> _Data excerpt_
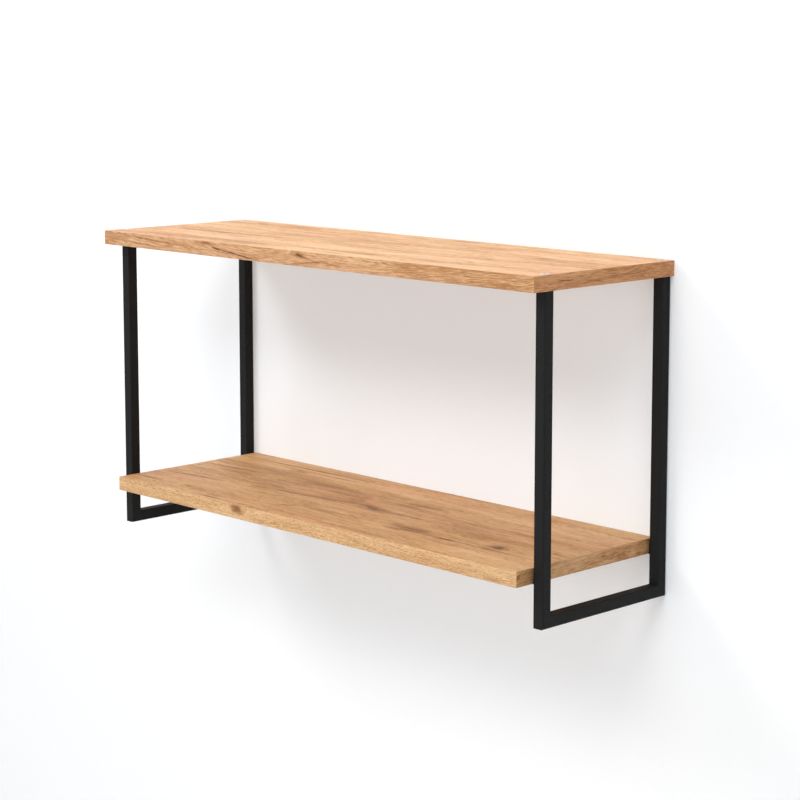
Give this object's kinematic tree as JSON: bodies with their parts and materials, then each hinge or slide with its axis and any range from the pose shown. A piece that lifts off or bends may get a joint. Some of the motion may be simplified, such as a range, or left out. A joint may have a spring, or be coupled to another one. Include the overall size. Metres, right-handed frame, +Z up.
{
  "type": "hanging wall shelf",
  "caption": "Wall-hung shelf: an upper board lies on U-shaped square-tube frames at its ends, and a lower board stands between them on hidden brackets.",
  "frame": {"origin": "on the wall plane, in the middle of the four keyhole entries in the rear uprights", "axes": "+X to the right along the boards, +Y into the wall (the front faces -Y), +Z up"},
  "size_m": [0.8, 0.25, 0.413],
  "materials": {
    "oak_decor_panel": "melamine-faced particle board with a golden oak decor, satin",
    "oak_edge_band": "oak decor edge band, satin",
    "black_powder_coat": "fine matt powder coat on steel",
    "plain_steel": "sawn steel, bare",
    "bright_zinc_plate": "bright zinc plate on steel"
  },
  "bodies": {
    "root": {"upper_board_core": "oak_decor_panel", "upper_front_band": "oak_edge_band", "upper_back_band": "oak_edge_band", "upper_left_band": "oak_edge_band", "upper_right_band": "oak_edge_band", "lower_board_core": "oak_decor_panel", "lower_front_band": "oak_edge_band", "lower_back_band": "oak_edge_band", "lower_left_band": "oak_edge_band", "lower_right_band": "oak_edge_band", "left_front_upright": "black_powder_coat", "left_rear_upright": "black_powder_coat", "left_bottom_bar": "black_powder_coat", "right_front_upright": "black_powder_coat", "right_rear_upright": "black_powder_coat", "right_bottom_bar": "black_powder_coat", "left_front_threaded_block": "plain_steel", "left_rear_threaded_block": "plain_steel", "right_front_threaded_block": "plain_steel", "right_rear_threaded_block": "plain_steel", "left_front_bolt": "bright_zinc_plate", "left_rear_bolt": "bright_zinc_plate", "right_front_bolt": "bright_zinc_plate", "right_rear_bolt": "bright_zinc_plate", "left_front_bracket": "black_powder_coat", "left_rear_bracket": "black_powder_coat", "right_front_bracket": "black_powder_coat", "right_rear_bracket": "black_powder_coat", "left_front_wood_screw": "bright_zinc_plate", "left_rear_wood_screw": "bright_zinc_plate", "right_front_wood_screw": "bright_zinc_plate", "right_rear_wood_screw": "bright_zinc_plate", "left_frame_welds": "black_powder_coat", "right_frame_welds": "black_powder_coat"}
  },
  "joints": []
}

> _Task_
Print the whole listing exactly as it is.

> _Task output_
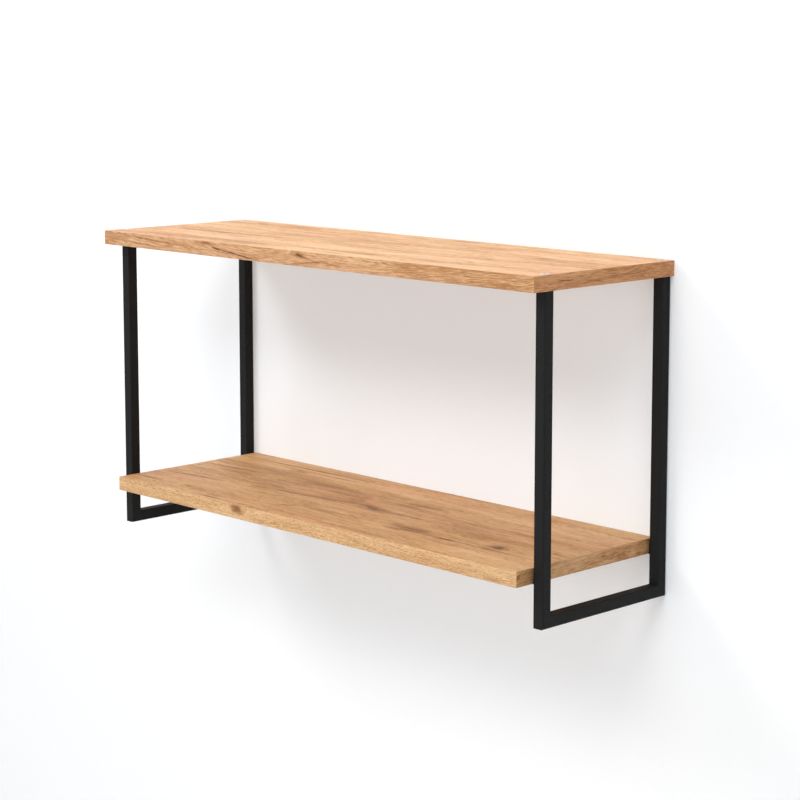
Give this object's kinematic tree as JSON: bodies with their parts and materials, then each hinge or slide with its axis and any range from the pose shown. A piece that lifts off or bends may get a joint. Some of the motion may be simplified, such as a range, or left out. A joint may have a spring, or be coupled to another one. Include the overall size. Metres, right-handed frame, +Z up.
{
  "type": "hanging wall shelf",
  "caption": "Wall-hung shelf: an upper board lies on U-shaped square-tube frames at its ends, and a lower board stands between them on hidden brackets.",
  "frame": {"origin": "on the wall plane, in the middle of the four keyhole entries in the rear uprights", "axes": "+X to the right along the boards, +Y into the wall (the front faces -Y), +Z up"},
  "size_m": [0.8, 0.25, 0.413],
  "materials": {
    "oak_decor_panel": "melamine-faced particle board with a golden oak decor, satin",
    "oak_edge_band": "oak decor edge band, satin",
    "black_powder_coat": "fine matt powder coat on steel",
    "plain_steel": "sawn steel, bare",
    "bright_zinc_plate": "bright zinc plate on steel"
  },
  "bodies": {
    "root": {"upper_board_core": "oak_decor_panel", "upper_front_band": "oak_edge_band", "upper_back_band": "oak_edge_band", "upper_left_band": "oak_edge_band", "upper_right_band": "oak_edge_band", "lower_board_core": "oak_decor_panel", "lower_front_band": "oak_edge_band", "lower_back_band": "oak_edge_band", "lower_left_band": "oak_edge_band", "lower_right_band": "oak_edge_band", "left_front_upright": "black_powder_coat", "left_rear_upright": "black_powder_coat", "left_bottom_bar": "black_powder_coat", "right_front_upright": "black_powder_coat", "right_rear_upright": "black_powder_coat", "right_bottom_bar": "black_powder_coat", "left_front_threaded_block": "plain_steel", "left_rear_threaded_block": "plain_steel", "right_front_threaded_block": "plain_steel", "right_rear_threaded_block": "plain_steel", "left_front_bolt": "bright_zinc_plate", "left_rear_bolt": "bright_zinc_plate", "right_front_bolt": "bright_zinc_plate", "right_rear_bolt": "bright_zinc_plate", "left_front_bracket": "black_powder_coat", "left_rear_bracket": "black_powder_coat", "right_front_bracket": "black_powder_coat", "right_rear_bracket": "black_powder_coat", "left_front_wood_screw": "bright_zinc_plate", "left_rear_wood_screw": "bright_zinc_plate", "right_front_wood_screw": "bright_zinc_plate", "right_rear_wood_screw": "bright_zinc_plate", "left_frame_welds": "black_powder_coat", "right_frame_welds": "black_powder_coat"}
  },
  "joints": []
}